Swan River is located in the Canadian provinces of Manitoba and Saskatchewan. The river, and several other features in the area, are named after the trumpeter swans found in the region.

== Description ==
The river is located in the Swan Lake drainage basin. It arises in the northwest corner of the basin in the Porcupine Hills and flows generally south, contained in a large valley two miles (3 km) wide and 400 ft deep, until it nears Pelly, Saskatchewan. Here it turns northeast, collecting tributary streams off the north escarpment of the Duck Mountains, and terminates at Swan Lake. Slopes on the south escarpment of the Porcupine Hills average 100 ft/mi. The elevation of the Swan River plain at Norquay, Saskatchewan is 1700 ft above sea level, and at Swan Lake it is 850 feet (260 m) above sea level, with an average slope of 13 ft/mi.

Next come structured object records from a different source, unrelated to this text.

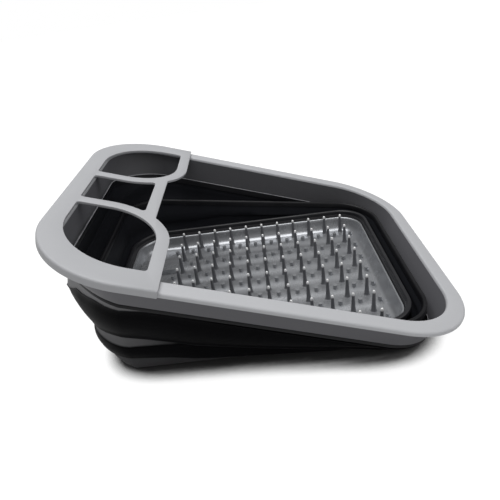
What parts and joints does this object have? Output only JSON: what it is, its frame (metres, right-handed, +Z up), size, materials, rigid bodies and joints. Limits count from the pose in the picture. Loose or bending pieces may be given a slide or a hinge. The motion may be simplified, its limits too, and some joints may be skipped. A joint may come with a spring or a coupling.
{
  "type": "foldable dish rack",
  "caption": "Foldable dish rack with soft folding walls, a flanged rim, a peg drying plate, a drain plug and a lift-off utensil frame, shown half folded",
  "frame": {"origin": "on the table, under the middle of the rack's overall length and width, in its half folded state", "axes": "+X along the rack towards the low end, +Y to the rear, +Z up"},
  "size_m": [0.3522, 0.3128, 0.1527],
  "materials": {
    "rim_plastic": "fine matte moulded plastic, light grey",
    "soft_wall": "soft satin moulded rubber, near black",
    "base_plastic": "satin moulded plastic, dark grey",
    "plate_plastic": "glossy moulded plastic, silver grey",
    "plug_rubber": "soft rubber, dark",
    "foot_rubber": "soft rubber, dark"
  },
  "bodies": {
    "base": {"base_wall": "base_plastic", "base_ridge": "soft_wall", "drain_pan": "base_plastic", "peg_plate": "plate_plastic", "plate_pegs": "plate_plastic", "foot_front_left": "foot_rubber", "foot_front_right": "foot_rubber", "foot_rear_left": "foot_rubber", "foot_rear_right": "foot_rubber"},
    "lower_fold": {"lower_fold_wall": "soft_wall"},
    "middle": {"middle_hoop": "soft_wall"},
    "upper_fold": {"upper_fold_wall": "soft_wall"},
    "rim": {"rim_flange": "rim_plastic", "rim_skirt": "rim_plastic", "rim_collar": "soft_wall"},
    "utensil": {"utensil_frame": "rim_plastic"},
    "plug": {"drain_plug": "plug_rubber"}
  },
  "joints": [
    {"name": "left_end_fold", "type": "hinge", "parent": "base", "child": "lower_fold", "pos_m": [0.12754, 0, 0.00268], "axis": [0, -1, 0], "range_deg": [0, 8.85], "deforming": ["lower_fold_wall"]},
    {"name": "right_end_raise", "type": "hinge", "parent": "lower_fold", "child": "middle", "pos_m": [-0.1761, 0, 0.02618], "axis": [0, -1, 0], "range_deg": [0, 8.85]},
    {"name": "left_end_fold_upper", "type": "hinge", "parent": "middle", "child": "upper_fold", "pos_m": [0.18334, 0, 0.02647], "axis": [0, -1, 0], "range_deg": [0, 10.04], "deforming": ["upper_fold_wall"]},
    {"name": "right_end_raise_upper", "type": "hinge", "parent": "upper_fold", "child": "rim", "pos_m": [-0.15662, 0, 0.11043], "axis": [0, -1, 0], "range_deg": [0, 10.04]},
    {"name": "utensil_frame_lift", "type": "slide", "parent": "rim", "child": "utensil", "axis": [0.3239, 0, 0.9461], "range_m": [0, 0.03]},
    {"name": "drain_plug_lift", "type": "slide", "parent": "base", "child": "plug", "axis": [0, 0, 1], "range_m": [0, 0.02]}
  ],
  "couplings": [
    {"joint": "left_end_fold_upper", "follows": "left_end_fold", "ratio": 1.1347},
    {"joint": "right_end_raise_upper", "follows": "right_end_raise", "ratio": 1.1347}
  ]
}
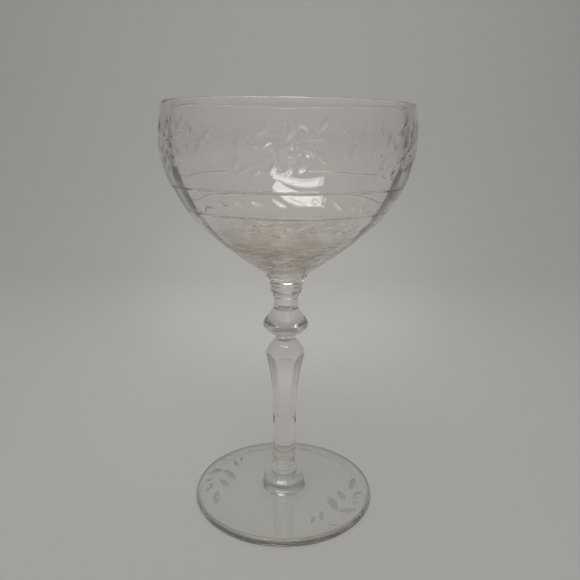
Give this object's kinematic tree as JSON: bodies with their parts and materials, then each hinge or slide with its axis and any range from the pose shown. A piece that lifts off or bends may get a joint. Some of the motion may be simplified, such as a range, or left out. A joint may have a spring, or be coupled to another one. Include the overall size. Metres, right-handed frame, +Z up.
{
  "type": "saucer champagne glass",
  "caption": "Stemmed saucer champagne glass: wide rounded bowl with cut leaves, stacked ring collar, double-cone knop, fluted baluster stem and round foot.",
  "frame": {"origin": "centre of the foot's resting ring, on the surface that the glass stands on", "axes": "+Z up along the axis of the stem and bowl; the six stem flutes face -Y and every 60 degrees from it"},
  "size_m": [0.093, 0.093, 0.158],
  "materials": {
    "clear_glass": "clear fire-polished glass with fine matte wheel cuts"
  },
  "bodies": {
    "root": {"bowl": "clear_glass", "ring_collar": "clear_glass", "knop": "clear_glass", "baluster_stem": "clear_glass", "foot_button": "clear_glass", "foot": "clear_glass"}
  },
  "joints": []
}
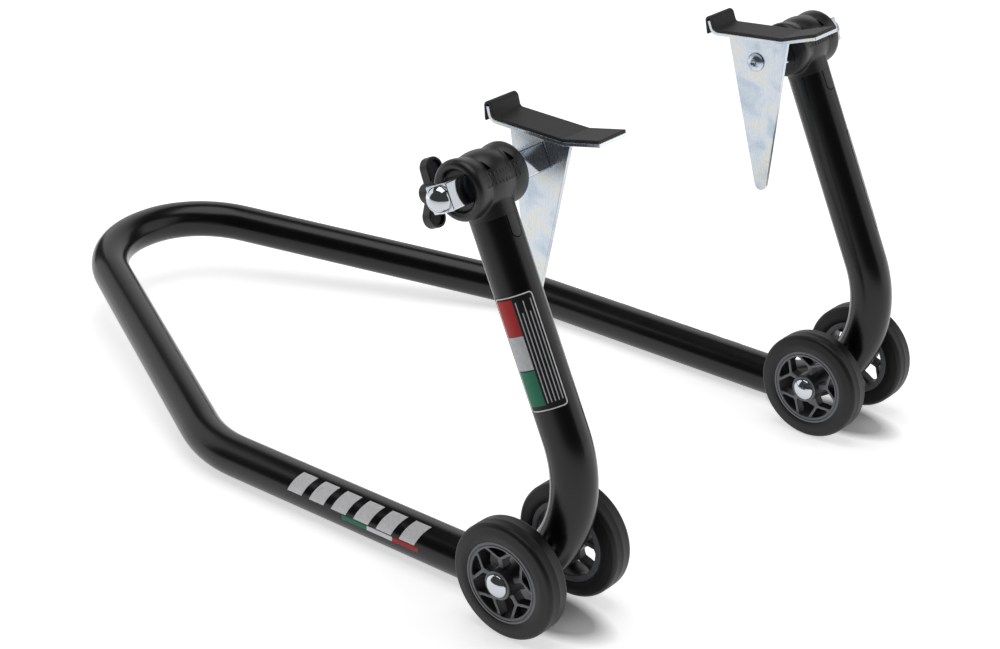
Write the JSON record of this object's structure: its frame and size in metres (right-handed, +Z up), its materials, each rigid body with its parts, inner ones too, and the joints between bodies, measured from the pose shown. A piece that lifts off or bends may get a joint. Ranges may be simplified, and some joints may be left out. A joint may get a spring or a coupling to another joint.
{
  "type": "motorcycle rear paddock stand",
  "caption": "Rear paddock stand: one bent black tube on paired wheels, with sliding bars that carry swinging rubber-topped lifting supports.",
  "frame": {"origin": "on the floor, half way along the stand, in its plane of symmetry", "axes": "+X forwards from the handle to the wheels, +Y to the left, +Z up"},
  "size_m": [0.791, 0.5654, 0.3978],
  "materials": {
    "tube_paint": "satin",
    "moulded_black": "matte",
    "tyre_rubber": "matte",
    "rim_plastic": "matte",
    "chrome": "polished",
    "zinc": "bright zinc plated",
    "pad_rubber": "matte",
    "brass": "plain",
    "bush_steel": "plain",
    "sticker": "gloss",
    "arm_print": "gloss"
  },
  "bodies": {
    "frame": {"frame_tube": "tube_paint", "left_clamp_head": "moulded_black", "left_clamp_insert": "brass", "left_axle": "bush_steel", "left_axle_caps": "chrome", "left_spacers": "bush_steel", "left_upright_label": "sticker", "left_arm_marks": "arm_print", "right_clamp_head": "moulded_black", "right_clamp_insert": "brass", "right_axle": "bush_steel", "right_axle_caps": "chrome", "right_spacers": "bush_steel", "right_upright_label": "sticker", "right_arm_marks": "arm_print"},
    "left_outer_wheel": {"left_outer_rim": "rim_plastic", "left_outer_tyre": "tyre_rubber", "left_outer_bush": "bush_steel"},
    "left_inner_wheel": {"left_inner_rim": "rim_plastic", "left_inner_tyre": "tyre_rubber", "left_inner_bush": "bush_steel"},
    "right_outer_wheel": {"right_outer_rim": "rim_plastic", "right_outer_tyre": "tyre_rubber", "right_outer_bush": "bush_steel"},
    "right_inner_wheel": {"right_inner_rim": "rim_plastic", "right_inner_tyre": "tyre_rubber", "right_inner_bush": "bush_steel"},
    "left_bar_group": {"left_bar": "chrome", "left_bar_bolt": "zinc", "left_bar_nut": "chrome"},
    "left_support": {"left_plate": "zinc", "left_cradle": "zinc", "left_pad": "pad_rubber"},
    "left_clamp_screw": {"left_wing": "moulded_black", "left_stud": "bush_steel"},
    "right_bar_group": {"right_bar": "chrome", "right_bar_bolt": "zinc", "right_bar_nut": "chrome"},
    "right_support": {"right_plate": "zinc", "right_cradle": "zinc", "right_pad": "pad_rubber"},
    "right_clamp_screw": {"right_wing": "moulded_black", "right_stud": "bush_steel"}
  },
  "joints": [
    {"name": "left_outer_wheel_turn", "type": "hinge", "parent": "frame", "child": "left_outer_wheel", "pos_m": [0.3455, 0.2608, 0.05], "axis": [0, 1, 0], "continuous": true},
    {"name": "left_inner_wheel_turn", "type": "hinge", "parent": "frame", "child": "left_inner_wheel", "pos_m": [0.3455, 0.1792, 0.05], "axis": [0, 1, 0], "continuous": true},
    {"name": "right_outer_wheel_turn", "type": "hinge", "parent": "frame", "child": "right_outer_wheel", "pos_m": [0.3455, -0.2608, 0.05], "axis": [0, 1, 0], "continuous": true},
    {"name": "right_inner_wheel_turn", "type": "hinge", "parent": "frame", "child": "right_inner_wheel", "pos_m": [0.3455, -0.1792, 0.05], "axis": [0, 1, 0], "continuous": true},
    {"name": "left_bar_slide", "type": "slide", "parent": "frame", "child": "left_bar_group", "axis": [0, 1, 0], "range_m": [-0.017, 0.02]},
    {"name": "left_support_swing", "type": "hinge", "parent": "left_bar_group", "child": "left_support", "pos_m": [0.28287, 0.152, 0.3555], "axis": [0, -1, 0], "continuous": true},
    {"name": "left_clamp_screw_turn", "type": "hinge", "parent": "frame", "child": "left_clamp_screw", "pos_m": [0.23309, 0.22, 0.33333], "axis": [-0.9135, 0, -0.4067], "range_deg": [-180, 180]},
    {"name": "right_bar_slide", "type": "slide", "parent": "frame", "child": "right_bar_group", "axis": [0, -1, 0], "range_m": [-0.017, 0.02]},
    {"name": "right_support_swing", "type": "hinge", "parent": "right_bar_group", "child": "right_support", "pos_m": [0.28287, -0.152, 0.3555], "axis": [0, -1, 0], "continuous": true},
    {"name": "right_clamp_screw_turn", "type": "hinge", "parent": "frame", "child": "right_clamp_screw", "pos_m": [0.23309, -0.22, 0.33333], "axis": [-0.9135, 0, -0.4067], "range_deg": [-180, 180]}
  ]
}
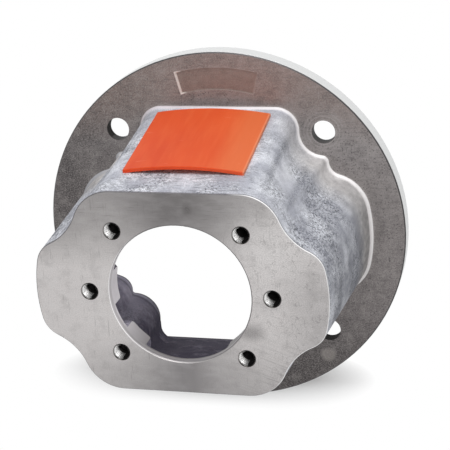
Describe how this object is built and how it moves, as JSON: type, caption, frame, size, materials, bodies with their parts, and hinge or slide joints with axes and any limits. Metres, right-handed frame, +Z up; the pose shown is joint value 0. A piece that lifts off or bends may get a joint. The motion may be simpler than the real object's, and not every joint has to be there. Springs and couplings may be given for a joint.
{
  "type": "pump bell housing",
  "caption": "Cast aluminium bell housing between an electric motor and a hydraulic pump, with a window cover.",
  "frame": {"origin": "centre of the pump's bolt pattern and pilot bore, in the plane of the pump face", "axes": "+Y along the bore towards the motor, +Z up towards the access window, +X to the right seen from the pump"},
  "size_m": [0.2286, 0.1222, 0.2286],
  "materials": {
    "cast_aluminium": "satin",
    "orange_plastic": "semi-gloss"
  },
  "bodies": {
    "root": {"housing": "cast_aluminium", "window_cover": "orange_plastic"}
  },
  "joints": []
}
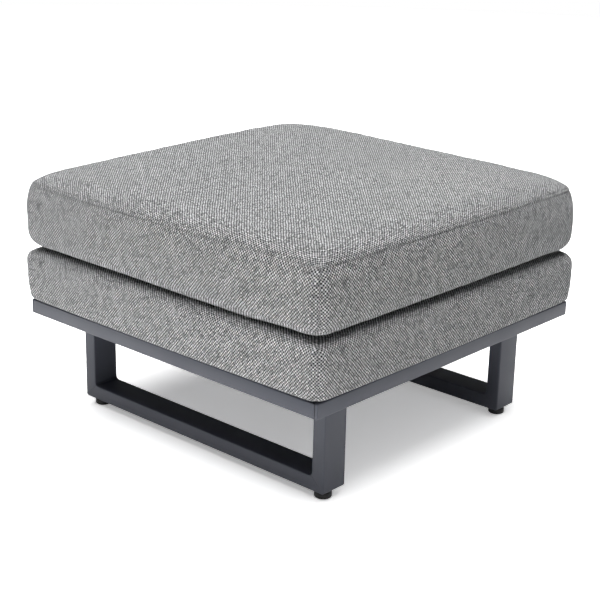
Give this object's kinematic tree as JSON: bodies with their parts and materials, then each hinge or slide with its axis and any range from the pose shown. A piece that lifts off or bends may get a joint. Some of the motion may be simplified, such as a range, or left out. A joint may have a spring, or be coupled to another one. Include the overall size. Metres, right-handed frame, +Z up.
{
  "type": "outdoor ottoman footstool",
  "caption": "Square outdoor footstool with a mitred metal seat frame on two sled legs with levelling glides, and two stacked zipped cushions in grey woven fabric.",
  "frame": {"origin": "centre of the footprint, on the floor under the glides", "axes": "+Z up, +X along the sled legs to the right of the front view, -Y towards the front; the zips are at the back, at +Y"},
  "size_m": [0.684, 0.684, 0.4396],
  "materials": {
    "powder_coat": "satin",
    "zinc_steel": "satin",
    "glide_plastic": "satin",
    "cover_weave": "matte",
    "cushion_foam": "matte",
    "zip_tape": "matte"
  },
  "bodies": {
    "seat_frame": {"rail_front": "powder_coat", "rail_right": "powder_coat", "rail_back": "powder_coat", "rail_left": "powder_coat", "cross_bar_front": "powder_coat", "cross_bar_back": "powder_coat", "seat_slat_1": "powder_coat", "seat_slat_2": "powder_coat", "seat_slat_3": "powder_coat", "seat_slat_4": "powder_coat", "sled_front_foot": "powder_coat", "sled_front_top": "powder_coat", "sled_front_leg_left": "powder_coat", "sled_front_leg_right": "powder_coat", "sled_back_foot": "powder_coat", "sled_back_top": "powder_coat", "sled_back_leg_left": "powder_coat", "sled_back_leg_right": "powder_coat", "sled_washer_front_left": "zinc_steel", "sled_washer_front_right": "zinc_steel", "sled_washer_back_left": "zinc_steel", "sled_washer_back_right": "zinc_steel", "sled_bolt_front_left": "zinc_steel", "sled_bolt_front_right": "zinc_steel", "sled_bolt_back_left": "zinc_steel", "sled_bolt_back_right": "zinc_steel", "sled_rivet_nut_front_left": "zinc_steel", "sled_rivet_nut_front_right": "zinc_steel", "sled_rivet_nut_back_left": "zinc_steel", "sled_rivet_nut_back_right": "zinc_steel", "glide_rivet_nut_front_left": "zinc_steel", "glide_rivet_nut_front_right": "zinc_steel", "glide_rivet_nut_back_left": "zinc_steel", "glide_rivet_nut_back_right": "zinc_steel"},
    "glide_front_left": {"glide_pad_front_left": "glide_plastic", "glide_stem_front_left": "zinc_steel"},
    "glide_front_right": {"glide_pad_front_right": "glide_plastic", "glide_stem_front_right": "zinc_steel"},
    "glide_back_left": {"glide_pad_back_left": "glide_plastic", "glide_stem_back_left": "zinc_steel"},
    "glide_back_right": {"glide_pad_back_right": "glide_plastic", "glide_stem_back_right": "zinc_steel"},
    "base_cushion": {"base_cushion_cover": "cover_weave", "base_cushion_foam": "cushion_foam", "base_cushion_zip": "zip_tape"},
    "base_zip_slider": {"base_cushion_zip_slider": "zinc_steel"},
    "seat_cushion": {"seat_cushion_cover": "cover_weave", "seat_cushion_foam": "cushion_foam", "seat_cushion_zip": "zip_tape"},
    "seat_zip_slider": {"seat_cushion_zip_slider": "zinc_steel"}
  },
  "joints": [
    {"name": "glide_front_left_level", "type": "slide", "parent": "seat_frame", "child": "glide_front_left", "axis": [0, 0, -1], "range_m": [0, 0.008]},
    {"name": "glide_front_right_level", "type": "slide", "parent": "seat_frame", "child": "glide_front_right", "axis": [0, 0, -1], "range_m": [0, 0.008]},
    {"name": "glide_back_left_level", "type": "slide", "parent": "seat_frame", "child": "glide_back_left", "axis": [0, 0, -1], "range_m": [0, 0.008]},
    {"name": "glide_back_right_level", "type": "slide", "parent": "seat_frame", "child": "glide_back_right", "axis": [0, 0, -1], "range_m": [0, 0.008]},
    {"name": "base_cushion_lift", "type": "slide", "parent": "seat_frame", "child": "base_cushion", "axis": [0, 0, 1], "range_m": [0, 0.15]},
    {"name": "seat_cushion_lift", "type": "slide", "parent": "base_cushion", "child": "seat_cushion", "axis": [0, 0, 1], "range_m": [0, 0.15]},
    {"name": "base_zip_run", "type": "slide", "parent": "base_cushion", "child": "base_zip_slider", "axis": [-1, 0, 0], "range_m": [0, 0.523]},
    {"name": "seat_zip_run", "type": "slide", "parent": "seat_cushion", "child": "seat_zip_slider", "axis": [-1, 0, 0], "range_m": [0, 0.507]}
  ]
}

The Swan River has a drainage area of 1635 sqmi, a maximum annual discharge of 478000 acre.ft (1922), and a maximum daily discharge of 8511 cuft/s (1995). Major tributaries include Maloneck Creek and Spruce Creek, (which originate in the Swan River plain), and Bear Head Creek, Roaring River, the West and East Favel Rivers, and the Sinclair River, (which originate in the Duck Mountains).

Communities located on the river include Swan River and Lenswood. Communities located on its tributaries include Norquay (on Spruce Creek), and Minitonas (on the East Favel River). The average annual discharge of the river at the Town of Swan River is approximately 200000 acre.ft of water.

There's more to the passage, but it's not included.